Adele曾在演唱會上盛讚她,“她太牛了!事實證明她可不是隻有一首好聽的歌,她有7首歌都超級棒!我替她開心!” Billie Eilish表白說《Good Luck, Babe!》是她2024年最喜歡的歌曲。此外還有Katy Perry、Lady Gaga、Miley Cyrus也都公開表示過對她的欣賞。見證Chappell這些年來起起伏伏的好友婭婭更是在採訪中坦誠道,“看到她獲得如此應得的認可真是太棒了!她就是最好的證明,堅持做真實的自己總會有回報。”

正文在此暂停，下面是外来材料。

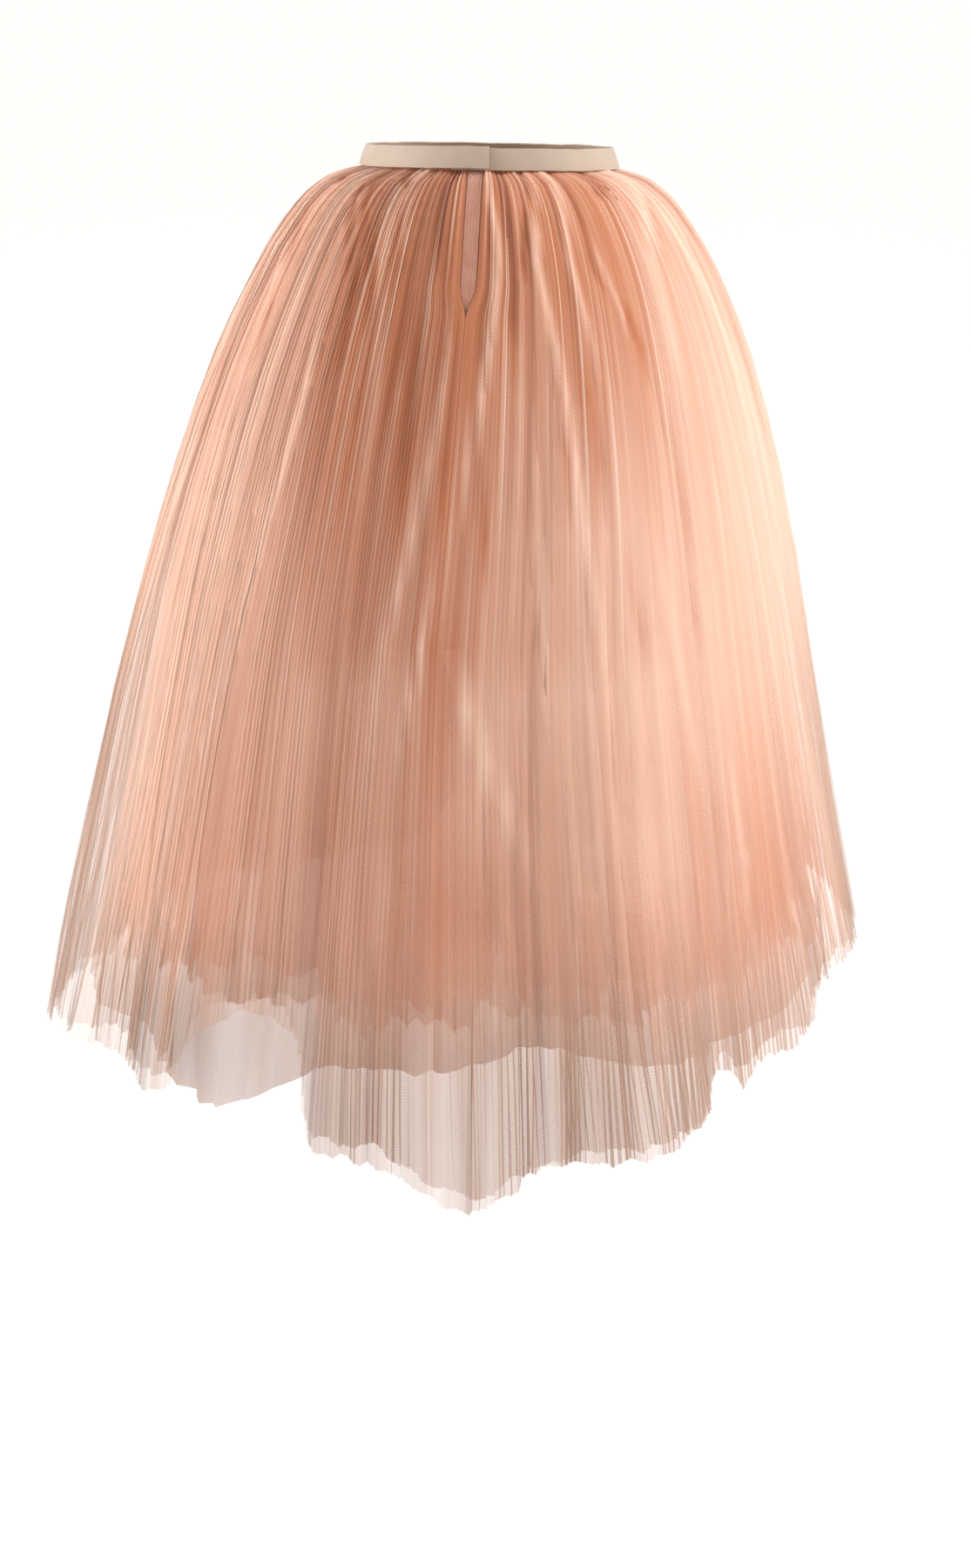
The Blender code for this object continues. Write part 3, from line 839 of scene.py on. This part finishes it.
def tulle(name, tints, contrast, hole_pitch, sheen, edges):
    """Nylon bobbinet tulle, knitted in hexagons of a thread finer than a hair: matt and see-through. It looks
    greyish where few plies lie together and peach where light wanders between many, and painted shade makes
    it deepest in the hollows. The pressed edges of its pleats show as thin pale lines: painted highlights,
    where the cloth also lies thicker. The real holes are about 1 mm, too fine to show, so they are drawn
    larger."""
    thin, pale, deep, hollow, edge = (tuple(tint) for tint in tints)
    made, tree, shader = material(name)
    cloth = add_node(tree, "ShaderNodeUVMap", {"uv_map": "cloth"})
    weave = weave_of(tree, cloth, hole_pitch)
    pleat = shader_field(tree, "pleat")

    # Strands: the folded cloth overlaps in uneven steps, each with painted shade beside the one that lies
    # over it and painted light towards its own edge, which ends in a thin painted highlight. Chance makes
    # some strands strong and lets others fade as they fall
    uneven = add_node(tree, NOISE, {"noise_dimensions": "1D"}, {"W": pleat, "Scale": 0.23, "Detail": 1.0})
    count = add_node(tree, MATH, MULTIPLY, {0: pleat, 1: STRANDS_TO_A_PLEAT})
    count = add_node(tree, MATH, MULTIPLY_ADD, {0: uneven, 1: STRAND_UNEVENNESS, 2: count})
    step = add_node(tree, MATH, {"operation": "FRACT"}, {0: count})
    number = add_node(tree, MATH, {"operation": "FLOOR"}, {0: count})
    fall = add_node(tree, "ShaderNodeSeparateXYZ", None, {0: cloth}).outputs[1]
    spot = add_node(tree, "ShaderNodeCombineXYZ", None, {"X": number, "Y": fall})
    spot = add_node(tree, VECTOR_MATH, MULTIPLY, {0: spot, 1: (0.83, 3.5, 1.0)})
    chance = add_node(tree, NOISE, {"noise_dimensions": "2D"}, {"Vector": spot, "Scale": 1.0, "Detail": 1.0})
    strong = add_node(
        tree, MAP_RANGE, SOFT_STEP, {"Value": chance, "From Min": 0.38, "From Max": 0.68, "To Max": edges}
    )
    strong = add_node(tree, MATH, MULTIPLY, {0: strong, 1: shader_field(tree, "strands")})
    slope = add_node(tree, MATH, {"operation": "SUBTRACT"}, {0: 0.45, 1: step})
    tone = add_node(tree, MATH, MULTIPLY_ADD, {0: slope, 1: strong, 2: shader_field(tree, "tone")})
    line = add_node(
        tree, MAP_RANGE, SOFT_STEP, {"Value": step, "From Min": 0.84, "From Max": 0.96, "To Max": 0.55}
    )
    # A thin painted highlight along each strand's edge, where the cloth also lies thicker
    pressed = add_node(tree, MATH, MULTIPLY, {0: line, 1: strong})

    holes = add_node(tree, MATH, MULTIPLY_ADD, {0: weave, 1: contrast, 2: 1.0})
    alpha = add_node(tree, MATH, MULTIPLY, {0: holes, 1: shader_field(tree, "cover")})
    alpha = add_node(tree, MATH, MULTIPLY_ADD_CLAMPED, {0: pressed, 1: 0.35, 2: alpha})
    # Painted shade: where the tone runs past 1, the colour turns to the hollows' shade
    hollow_shading = add_node(tree, MATH, MULTIPLY_ADD_CLAMPED, {0: tone, 1: 1.4, 2: -1.4})
    colour = add_node(tree, MIX, COLOURS, {"Factor": tone, "A": pale, "B": deep})
    colour = add_node(tree, MIX, COLOURS, {"Factor": hollow_shading, "A": colour, "B": hollow})
    colour = add_node(tree, MIX, COLOURS, {"Factor": shader_field(tree, "plies"), "A": thin, "B": colour})
    colour = add_node(tree, MIX, COLOURS, {"Factor": pressed, "A": colour, "B": edge})
    rough = add_node(tree, MATH, MULTIPLY_ADD, {0: weave, 1: 0.08, 2: 0.74})
    live = {"Base Color": colour, "Emission Color": colour, "Alpha": alpha, "Roughness": rough}
    # A painted glow in the net's own colour stands in for the light that wanders between the plies
    even = {"Emission Strength": NET_GLOW, "IOR": 1.45, "Specular IOR Level": 0.2}
    fill(tree, shader, {**live, **even, "Sheen Weight": sheen, "Sheen Roughness": 0.5})
    return made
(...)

像Chappell一樣,逃離故土也許曾是我們中許多人當初為了找到自我而做出的選擇,為夢想背井離鄉、孤注一擲,可能到頭來依舊得不到認可,依舊不被理解,可能忙碌到最後仍會籍籍無名,但當初這份一意孤行的決心卻永遠純粹而閃耀。
Chappell的“一夜成名”或許是踩中了當下流行文化的脈搏,但我們喜歡她更是源於她在音樂上的感染力、實力和誠意,以及敢於在這個議論紛紛的世界裡做真實的自己,去實現自己夢想的勇氣。這個騎著粉紅小馬的女孩,還在一往無前地向更大的舞臺前進。